In my paper, I will present first the policy pursued by 1001 Inventions and the scholarly claims made by its organizers. I will then illustrate the organizer's deviation from their claims in favor of very simplistic and ideologically grounded distortions of the past with a few of the most glaring examples. I will situate this abuse of history of science in shortcomings of our own academic practices. I will argue that the failure of our professional organizations to formulate policies towards the popular representation of our research and to encourage members to actively participate in translating their research for the broader public in a manner that does not distort the past by any kind of distorting narrative is partly responsible for today’s abysmal situation. I will show that these ideologically grounded misrepresentations of our research permeate by now large parts of public spaces (the Internet, major newspapers, popular books, TV and film productions). This raises several problems, in particular for our students, but also among larger communities across the globe who mistake such popular fantasies for 'truth' and build political as well as cultural beliefs on them, that we have to take seriously and confront in an active manner.

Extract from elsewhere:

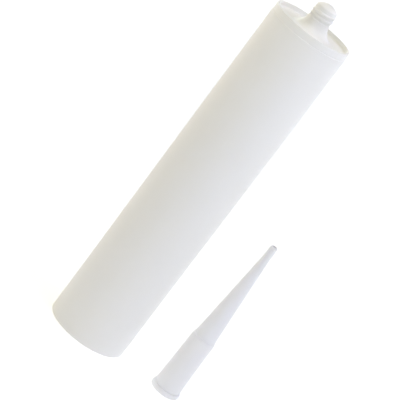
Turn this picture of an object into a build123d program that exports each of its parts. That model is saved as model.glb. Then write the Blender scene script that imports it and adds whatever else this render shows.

My principled stance is that we do not only have a responsibility for the quality of our research, but also for its use and abuse in public spaces and the consequences arising thereof.
This presentation is part of a larger book project that will bring together colleagues from different fields of history of science and art history as well as museum curators to discuss these problematic issues of how to present complex historical phenomena for the broad public without distorting the past.